DIRECTION:
Output the data exactly, with every line intact.

BEGIN DATA BLOCK

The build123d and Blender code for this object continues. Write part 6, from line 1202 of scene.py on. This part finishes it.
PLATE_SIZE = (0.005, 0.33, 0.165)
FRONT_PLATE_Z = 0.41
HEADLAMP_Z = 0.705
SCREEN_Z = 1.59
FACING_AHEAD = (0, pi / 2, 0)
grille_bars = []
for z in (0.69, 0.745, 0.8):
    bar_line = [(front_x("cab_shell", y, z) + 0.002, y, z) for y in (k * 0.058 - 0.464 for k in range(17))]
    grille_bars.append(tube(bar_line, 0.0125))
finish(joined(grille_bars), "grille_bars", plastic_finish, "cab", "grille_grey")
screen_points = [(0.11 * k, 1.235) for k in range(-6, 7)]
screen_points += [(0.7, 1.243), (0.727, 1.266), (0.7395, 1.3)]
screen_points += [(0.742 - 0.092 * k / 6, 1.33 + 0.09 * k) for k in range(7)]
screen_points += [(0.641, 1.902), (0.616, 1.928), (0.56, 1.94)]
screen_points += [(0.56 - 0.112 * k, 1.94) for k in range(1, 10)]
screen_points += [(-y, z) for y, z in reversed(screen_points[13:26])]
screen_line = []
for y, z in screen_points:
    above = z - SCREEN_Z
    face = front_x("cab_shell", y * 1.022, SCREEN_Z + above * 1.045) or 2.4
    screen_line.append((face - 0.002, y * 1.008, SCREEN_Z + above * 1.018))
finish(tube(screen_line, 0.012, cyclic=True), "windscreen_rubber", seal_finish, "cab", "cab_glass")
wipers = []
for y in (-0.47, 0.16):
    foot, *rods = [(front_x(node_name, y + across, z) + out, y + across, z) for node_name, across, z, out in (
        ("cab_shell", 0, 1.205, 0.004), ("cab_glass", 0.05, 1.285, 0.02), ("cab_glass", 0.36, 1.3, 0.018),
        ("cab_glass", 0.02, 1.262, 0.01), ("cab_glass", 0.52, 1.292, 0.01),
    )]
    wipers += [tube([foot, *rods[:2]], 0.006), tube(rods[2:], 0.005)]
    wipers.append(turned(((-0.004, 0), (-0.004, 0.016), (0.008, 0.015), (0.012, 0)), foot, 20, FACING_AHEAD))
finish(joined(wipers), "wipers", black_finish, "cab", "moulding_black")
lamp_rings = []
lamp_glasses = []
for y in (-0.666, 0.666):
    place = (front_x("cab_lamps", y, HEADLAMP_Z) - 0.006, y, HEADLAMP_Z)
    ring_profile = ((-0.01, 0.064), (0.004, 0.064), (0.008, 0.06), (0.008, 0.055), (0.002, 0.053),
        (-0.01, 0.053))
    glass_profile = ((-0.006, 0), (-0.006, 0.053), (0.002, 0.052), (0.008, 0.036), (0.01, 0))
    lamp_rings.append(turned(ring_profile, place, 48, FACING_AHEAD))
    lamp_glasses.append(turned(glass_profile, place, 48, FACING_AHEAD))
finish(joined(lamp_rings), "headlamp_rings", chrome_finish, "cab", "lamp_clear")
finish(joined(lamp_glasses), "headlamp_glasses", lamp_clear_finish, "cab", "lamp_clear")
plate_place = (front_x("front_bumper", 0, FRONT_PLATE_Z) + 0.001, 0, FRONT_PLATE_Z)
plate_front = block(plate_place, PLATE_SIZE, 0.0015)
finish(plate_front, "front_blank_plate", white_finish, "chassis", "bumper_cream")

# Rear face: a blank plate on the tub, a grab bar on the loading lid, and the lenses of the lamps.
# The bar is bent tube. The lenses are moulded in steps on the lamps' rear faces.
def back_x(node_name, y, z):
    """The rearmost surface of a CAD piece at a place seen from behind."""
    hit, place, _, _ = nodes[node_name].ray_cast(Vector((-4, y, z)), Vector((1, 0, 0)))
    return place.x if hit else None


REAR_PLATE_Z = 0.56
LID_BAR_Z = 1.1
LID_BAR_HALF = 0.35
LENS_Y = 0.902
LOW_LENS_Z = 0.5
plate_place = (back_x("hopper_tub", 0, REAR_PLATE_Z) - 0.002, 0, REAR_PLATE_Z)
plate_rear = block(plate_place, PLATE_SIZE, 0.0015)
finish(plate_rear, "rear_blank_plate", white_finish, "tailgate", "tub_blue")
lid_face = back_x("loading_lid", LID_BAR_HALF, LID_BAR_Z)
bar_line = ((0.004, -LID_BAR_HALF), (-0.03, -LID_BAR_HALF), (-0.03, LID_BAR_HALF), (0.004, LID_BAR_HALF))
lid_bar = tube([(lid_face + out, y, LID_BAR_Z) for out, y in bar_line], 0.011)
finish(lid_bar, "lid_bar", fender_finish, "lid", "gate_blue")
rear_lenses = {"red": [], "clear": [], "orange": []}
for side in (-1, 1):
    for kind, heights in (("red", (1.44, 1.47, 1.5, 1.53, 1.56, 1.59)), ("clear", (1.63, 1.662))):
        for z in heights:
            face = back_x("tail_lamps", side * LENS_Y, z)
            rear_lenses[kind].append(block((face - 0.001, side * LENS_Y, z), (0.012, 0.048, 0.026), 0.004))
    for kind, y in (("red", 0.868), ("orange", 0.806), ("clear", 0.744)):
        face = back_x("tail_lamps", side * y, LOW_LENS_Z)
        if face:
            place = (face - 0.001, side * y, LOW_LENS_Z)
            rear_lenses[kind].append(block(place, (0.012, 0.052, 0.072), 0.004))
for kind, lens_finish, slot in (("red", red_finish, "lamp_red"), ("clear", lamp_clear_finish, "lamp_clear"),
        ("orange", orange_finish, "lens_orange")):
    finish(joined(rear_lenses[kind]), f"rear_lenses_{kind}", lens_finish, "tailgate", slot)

END DATA BLOCK

ANSWER BELOW:
The build123d and Blender code for this object continues. Write part 6, from line 1202 of scene.py on. This part finishes it.
PLATE_SIZE = (0.005, 0.33, 0.165)
FRONT_PLATE_Z = 0.41
HEADLAMP_Z = 0.705
SCREEN_Z = 1.59
FACING_AHEAD = (0, pi / 2, 0)
grille_bars = []
for z in (0.69, 0.745, 0.8):
    bar_line = [(front_x("cab_shell", y, z) + 0.002, y, z) for y in (k * 0.058 - 0.464 for k in range(17))]
    grille_bars.append(tube(bar_line, 0.0125))
finish(joined(grille_bars), "grille_bars", plastic_finish, "cab", "grille_grey")
screen_points = [(0.11 * k, 1.235) for k in range(-6, 7)]
screen_points += [(0.7, 1.243), (0.727, 1.266), (0.7395, 1.3)]
screen_points += [(0.742 - 0.092 * k / 6, 1.33 + 0.09 * k) for k in range(7)]
screen_points += [(0.641, 1.902), (0.616, 1.928), (0.56, 1.94)]
screen_points += [(0.56 - 0.112 * k, 1.94) for k in range(1, 10)]
screen_points += [(-y, z) for y, z in reversed(screen_points[13:26])]
screen_line = []
for y, z in screen_points:
    above = z - SCREEN_Z
    face = front_x("cab_shell", y * 1.022, SCREEN_Z + above * 1.045) or 2.4
    screen_line.append((face - 0.002, y * 1.008, SCREEN_Z + above * 1.018))
finish(tube(screen_line, 0.012, cyclic=True), "windscreen_rubber", seal_finish, "cab", "cab_glass")
wipers = []
for y in (-0.47, 0.16):
    foot, *rods = [(front_x(node_name, y + across, z) + out, y + across, z) for node_name, across, z, out in (
        ("cab_shell", 0, 1.205, 0.004), ("cab_glass", 0.05, 1.285, 0.02), ("cab_glass", 0.36, 1.3, 0.018),
        ("cab_glass", 0.02, 1.262, 0.01), ("cab_glass", 0.52, 1.292, 0.01),
    )]
    wipers += [tube([foot, *rods[:2]], 0.006), tube(rods[2:], 0.005)]
    wipers.append(turned(((-0.004, 0), (-0.004, 0.016), (0.008, 0.015), (0.012, 0)), foot, 20, FACING_AHEAD))
finish(joined(wipers), "wipers", black_finish, "cab", "moulding_black")
lamp_rings = []
lamp_glasses = []
for y in (-0.666, 0.666):
    place = (front_x("cab_lamps", y, HEADLAMP_Z) - 0.006, y, HEADLAMP_Z)
    ring_profile = ((-0.01, 0.064), (0.004, 0.064), (0.008, 0.06), (0.008, 0.055), (0.002, 0.053),
        (-0.01, 0.053))
    glass_profile = ((-0.006, 0), (-0.006, 0.053), (0.002, 0.052), (0.008, 0.036), (0.01, 0))
    lamp_rings.append(turned(ring_profile, place, 48, FACING_AHEAD))
    lamp_glasses.append(turned(glass_profile, place, 48, FACING_AHEAD))
finish(joined(lamp_rings), "headlamp_rings", chrome_finish, "cab", "lamp_clear")
finish(joined(lamp_glasses), "headlamp_glasses", lamp_clear_finish, "cab", "lamp_clear")
plate_place = (front_x("front_bumper", 0, FRONT_PLATE_Z) + 0.001, 0, FRONT_PLATE_Z)
plate_front = block(plate_place, PLATE_SIZE, 0.0015)
finish(plate_front, "front_blank_plate", white_finish, "chassis", "bumper_cream")

# Rear face: a blank plate on the tub, a grab bar on the loading lid, and the lenses of the lamps.
# The bar is bent tube. The lenses are moulded in steps on the lamps' rear faces.
def back_x(node_name, y, z):
    """The rearmost surface of a CAD piece at a place seen from behind."""
    hit, place, _, _ = nodes[node_name].ray_cast(Vector((-4, y, z)), Vector((1, 0, 0)))
    return place.x if hit else None


REAR_PLATE_Z = 0.56
LID_BAR_Z = 1.1
LID_BAR_HALF = 0.35
LENS_Y = 0.902
LOW_LENS_Z = 0.5
plate_place = (back_x("hopper_tub", 0, REAR_PLATE_Z) - 0.002, 0, REAR_PLATE_Z)
plate_rear = block(plate_place, PLATE_SIZE, 0.0015)
finish(plate_rear, "rear_blank_plate", white_finish, "tailgate", "tub_blue")
lid_face = back_x("loading_lid", LID_BAR_HALF, LID_BAR_Z)
bar_line = ((0.004, -LID_BAR_HALF), (-0.03, -LID_BAR_HALF), (-0.03, LID_BAR_HALF), (0.004, LID_BAR_HALF))
lid_bar = tube([(lid_face + out, y, LID_BAR_Z) for out, y in bar_line], 0.011)
finish(lid_bar, "lid_bar", fender_finish, "lid", "gate_blue")
rear_lenses = {"red": [], "clear": [], "orange": []}
for side in (-1, 1):
    for kind, heights in (("red", (1.44, 1.47, 1.5, 1.53, 1.56, 1.59)), ("clear", (1.63, 1.662))):
        for z in heights:
            face = back_x("tail_lamps", side * LENS_Y, z)
            rear_lenses[kind].append(block((face - 0.001, side * LENS_Y, z), (0.012, 0.048, 0.026), 0.004))
    for kind, y in (("red", 0.868), ("orange", 0.806), ("clear", 0.744)):
        face = back_x("tail_lamps", side * y, LOW_LENS_Z)
        if face:
            place = (face - 0.001, side * y, LOW_LENS_Z)
            rear_lenses[kind].append(block(place, (0.012, 0.052, 0.072), 0.004))
for kind, lens_finish, slot in (("red", red_finish, "lamp_red"), ("clear", lamp_clear_finish, "lamp_clear"),
        ("orange", orange_finish, "lens_orange")):
    finish(joined(rear_lenses[kind]), f"rear_lenses_{kind}", lens_finish, "tailgate", slot)